Here are five scenarios the the U.S. could face in coming weeks.

1. Syria Will Try to Retaliate

Syria has already made bold threats toward the U.S. and its allies, specifically Israel, about retaliation for any U.S. intervention in Syria's civil war.

"If Damascus comes under attack, Tel Aviv will be targeted and a full-scale war against Syria will actually issue a licence for attacking Israel," Iran's Fars News Agency quoted a Syrian military official as saying. "If Syria is attacked, Israel will also be set on fire and such an attack will, in turn, engage Syria's neighbors."

"We face major uncertainties regardless of what we do."

But U.S. policy experts say it is unlikely that Assad's military forces have the capabilities to launch another large-scale attack at this point, given how committed their troops already are fighting the rebels within Syria.

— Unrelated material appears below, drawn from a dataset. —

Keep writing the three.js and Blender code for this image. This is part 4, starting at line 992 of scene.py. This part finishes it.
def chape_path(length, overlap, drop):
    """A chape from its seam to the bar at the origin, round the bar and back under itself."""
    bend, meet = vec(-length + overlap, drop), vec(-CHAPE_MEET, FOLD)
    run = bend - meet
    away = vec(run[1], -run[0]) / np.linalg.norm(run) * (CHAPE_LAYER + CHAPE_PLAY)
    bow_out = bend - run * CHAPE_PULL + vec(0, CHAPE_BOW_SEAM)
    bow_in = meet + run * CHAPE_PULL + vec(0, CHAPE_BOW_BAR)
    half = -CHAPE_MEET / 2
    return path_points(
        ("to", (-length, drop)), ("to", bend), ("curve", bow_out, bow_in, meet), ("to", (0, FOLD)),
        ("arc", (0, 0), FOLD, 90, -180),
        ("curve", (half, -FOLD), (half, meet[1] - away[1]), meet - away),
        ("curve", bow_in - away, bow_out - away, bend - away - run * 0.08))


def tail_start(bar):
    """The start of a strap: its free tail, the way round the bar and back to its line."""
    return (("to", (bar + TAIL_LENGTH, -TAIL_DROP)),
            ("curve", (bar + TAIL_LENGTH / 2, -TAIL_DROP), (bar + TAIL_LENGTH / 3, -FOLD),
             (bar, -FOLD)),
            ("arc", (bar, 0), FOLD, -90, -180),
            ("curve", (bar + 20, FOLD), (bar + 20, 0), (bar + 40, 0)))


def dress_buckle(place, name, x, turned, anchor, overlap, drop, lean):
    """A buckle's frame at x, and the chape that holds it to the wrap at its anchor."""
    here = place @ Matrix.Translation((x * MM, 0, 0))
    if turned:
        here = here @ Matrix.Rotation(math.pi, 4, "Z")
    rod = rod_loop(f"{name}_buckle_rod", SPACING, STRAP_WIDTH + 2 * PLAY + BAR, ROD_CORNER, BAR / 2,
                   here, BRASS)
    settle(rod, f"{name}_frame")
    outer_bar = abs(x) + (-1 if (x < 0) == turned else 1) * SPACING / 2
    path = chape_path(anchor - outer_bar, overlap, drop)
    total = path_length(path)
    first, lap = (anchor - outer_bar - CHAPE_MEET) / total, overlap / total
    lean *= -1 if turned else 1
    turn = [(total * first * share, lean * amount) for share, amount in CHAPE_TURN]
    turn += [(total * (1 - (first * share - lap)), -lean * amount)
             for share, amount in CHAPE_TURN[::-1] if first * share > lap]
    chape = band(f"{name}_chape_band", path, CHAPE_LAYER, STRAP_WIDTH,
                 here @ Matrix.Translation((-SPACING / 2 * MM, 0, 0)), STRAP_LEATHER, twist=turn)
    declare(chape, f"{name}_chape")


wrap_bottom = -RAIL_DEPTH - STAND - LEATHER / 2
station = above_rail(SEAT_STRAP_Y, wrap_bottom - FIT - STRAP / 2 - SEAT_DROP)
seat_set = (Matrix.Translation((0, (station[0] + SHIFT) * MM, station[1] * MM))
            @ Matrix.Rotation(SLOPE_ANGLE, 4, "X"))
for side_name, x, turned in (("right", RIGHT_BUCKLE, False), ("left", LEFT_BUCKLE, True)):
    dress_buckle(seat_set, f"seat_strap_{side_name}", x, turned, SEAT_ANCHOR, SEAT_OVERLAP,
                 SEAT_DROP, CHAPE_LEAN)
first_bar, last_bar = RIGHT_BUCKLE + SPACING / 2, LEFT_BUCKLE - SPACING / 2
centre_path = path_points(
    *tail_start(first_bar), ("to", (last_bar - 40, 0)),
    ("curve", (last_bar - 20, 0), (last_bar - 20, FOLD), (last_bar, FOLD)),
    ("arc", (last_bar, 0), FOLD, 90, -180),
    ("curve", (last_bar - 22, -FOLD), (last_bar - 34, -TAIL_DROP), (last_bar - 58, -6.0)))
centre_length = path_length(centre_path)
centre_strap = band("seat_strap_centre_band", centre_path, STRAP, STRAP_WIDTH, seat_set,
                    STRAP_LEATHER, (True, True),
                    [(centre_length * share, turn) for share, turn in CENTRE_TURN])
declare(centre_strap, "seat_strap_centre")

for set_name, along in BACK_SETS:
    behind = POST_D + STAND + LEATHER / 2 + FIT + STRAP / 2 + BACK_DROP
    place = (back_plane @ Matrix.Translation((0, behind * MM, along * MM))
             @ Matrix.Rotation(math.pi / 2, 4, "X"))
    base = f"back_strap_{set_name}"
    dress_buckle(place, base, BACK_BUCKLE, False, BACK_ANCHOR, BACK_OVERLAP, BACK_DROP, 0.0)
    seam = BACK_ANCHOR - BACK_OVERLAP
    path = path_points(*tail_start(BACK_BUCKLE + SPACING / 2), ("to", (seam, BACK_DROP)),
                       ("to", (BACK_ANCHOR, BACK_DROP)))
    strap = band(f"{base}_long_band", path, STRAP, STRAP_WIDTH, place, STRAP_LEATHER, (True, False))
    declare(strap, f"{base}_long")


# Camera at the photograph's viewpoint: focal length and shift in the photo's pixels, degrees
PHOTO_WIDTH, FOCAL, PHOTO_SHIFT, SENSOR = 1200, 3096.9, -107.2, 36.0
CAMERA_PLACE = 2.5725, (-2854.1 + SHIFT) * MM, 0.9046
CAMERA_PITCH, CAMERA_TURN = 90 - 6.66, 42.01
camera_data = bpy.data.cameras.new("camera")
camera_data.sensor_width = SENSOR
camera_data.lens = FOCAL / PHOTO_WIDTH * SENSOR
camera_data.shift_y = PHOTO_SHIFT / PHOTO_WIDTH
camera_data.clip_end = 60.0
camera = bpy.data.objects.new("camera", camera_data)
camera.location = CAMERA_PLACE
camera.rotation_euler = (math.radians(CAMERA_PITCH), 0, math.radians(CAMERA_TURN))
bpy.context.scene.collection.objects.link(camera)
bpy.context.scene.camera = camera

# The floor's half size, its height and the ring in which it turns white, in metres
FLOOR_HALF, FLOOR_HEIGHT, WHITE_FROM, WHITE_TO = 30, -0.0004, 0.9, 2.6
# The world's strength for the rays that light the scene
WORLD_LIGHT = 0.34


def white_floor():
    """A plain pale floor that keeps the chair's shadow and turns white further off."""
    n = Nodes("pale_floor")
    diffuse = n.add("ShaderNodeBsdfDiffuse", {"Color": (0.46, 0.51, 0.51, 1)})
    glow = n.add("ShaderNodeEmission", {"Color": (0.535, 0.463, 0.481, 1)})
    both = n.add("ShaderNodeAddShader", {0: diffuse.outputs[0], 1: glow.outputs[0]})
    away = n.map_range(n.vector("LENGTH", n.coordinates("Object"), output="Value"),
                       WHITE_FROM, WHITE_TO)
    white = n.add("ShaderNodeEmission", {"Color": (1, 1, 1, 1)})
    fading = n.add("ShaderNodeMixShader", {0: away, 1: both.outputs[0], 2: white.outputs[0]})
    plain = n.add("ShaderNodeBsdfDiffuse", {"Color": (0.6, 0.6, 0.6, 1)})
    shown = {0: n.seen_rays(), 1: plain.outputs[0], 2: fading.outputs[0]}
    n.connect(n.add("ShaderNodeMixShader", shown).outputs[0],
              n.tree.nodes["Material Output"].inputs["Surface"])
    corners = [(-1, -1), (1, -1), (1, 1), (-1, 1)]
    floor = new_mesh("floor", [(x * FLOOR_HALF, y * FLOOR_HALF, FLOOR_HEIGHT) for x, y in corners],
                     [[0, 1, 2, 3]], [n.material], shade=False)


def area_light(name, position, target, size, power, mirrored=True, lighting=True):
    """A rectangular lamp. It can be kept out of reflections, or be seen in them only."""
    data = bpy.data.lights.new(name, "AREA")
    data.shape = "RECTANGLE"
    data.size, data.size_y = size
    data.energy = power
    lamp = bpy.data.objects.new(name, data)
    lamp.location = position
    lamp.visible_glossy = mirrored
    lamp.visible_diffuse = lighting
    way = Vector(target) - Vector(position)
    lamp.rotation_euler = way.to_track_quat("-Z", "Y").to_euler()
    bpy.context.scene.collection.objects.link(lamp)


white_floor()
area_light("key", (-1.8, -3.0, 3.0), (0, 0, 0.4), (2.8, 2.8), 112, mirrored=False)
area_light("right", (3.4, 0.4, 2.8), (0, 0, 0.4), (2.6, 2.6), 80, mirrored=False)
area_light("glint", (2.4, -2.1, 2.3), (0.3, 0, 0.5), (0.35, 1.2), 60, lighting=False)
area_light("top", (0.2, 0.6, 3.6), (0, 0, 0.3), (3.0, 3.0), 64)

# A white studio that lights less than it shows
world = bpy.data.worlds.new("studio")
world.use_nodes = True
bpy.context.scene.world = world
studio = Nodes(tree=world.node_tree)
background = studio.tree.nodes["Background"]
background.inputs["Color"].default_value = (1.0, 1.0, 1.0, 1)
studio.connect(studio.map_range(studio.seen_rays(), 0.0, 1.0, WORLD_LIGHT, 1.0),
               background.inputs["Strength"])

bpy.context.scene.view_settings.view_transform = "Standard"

Any retaliation by Assad's military will largely be small-scale and symbolic, aimed at generating headlines and support rather than hurting U.S. allies or targets, according to Anthony Cordesman, an analyst at the Center for Strategic and International Studies.

"Syria can have a token form of escalation, although it's essentially committed almost all of the power it has (to the civil war)," Cordesman said. "If they did do something large-scale, their reprisal risk could outweigh their gains. In a world where every rocket is massive in terms of media reporting, they could do low level stuff to get a lot of propaganda gains, and do a lot of that without provoking response (from the U.S.)."

2. Iran Will Take Aim at Israel

Iranian leaders also issued strong rhetoric in recent days, warning the U.S. to stay out of the conflict in Syria and threatening to retaliate against Israel in response to any military meddling. One official was quoted in Iran's Fars news service saying that Iran would "flatten the place (Israel) that is tied to the U.S.'s national security."

But if Iran launched an attack on Israel, Cordesman said it is unlikely that the U.S. would come to its ally's defense.

"Iran could try to demonstrate its power by either using elements of the Al Quds Force or sponsoring a third party attack on anything from U.S. targets to Israeli targets to Jordanian targets," Cordesman said. "Israel will probably manage it own defense. We have strong reason not to get too involved at a time when we are working with so many Arab states," he said.

If Iran opts not to strike Israel or Jordan, it could still bolster its support for Assad, according to Byman.

"Iran and Russia might step up their response, sending more fighters, encouraging more fighters from Iraq and Lebanon, sending more arms, and using more diplomatic pressure," Byman said.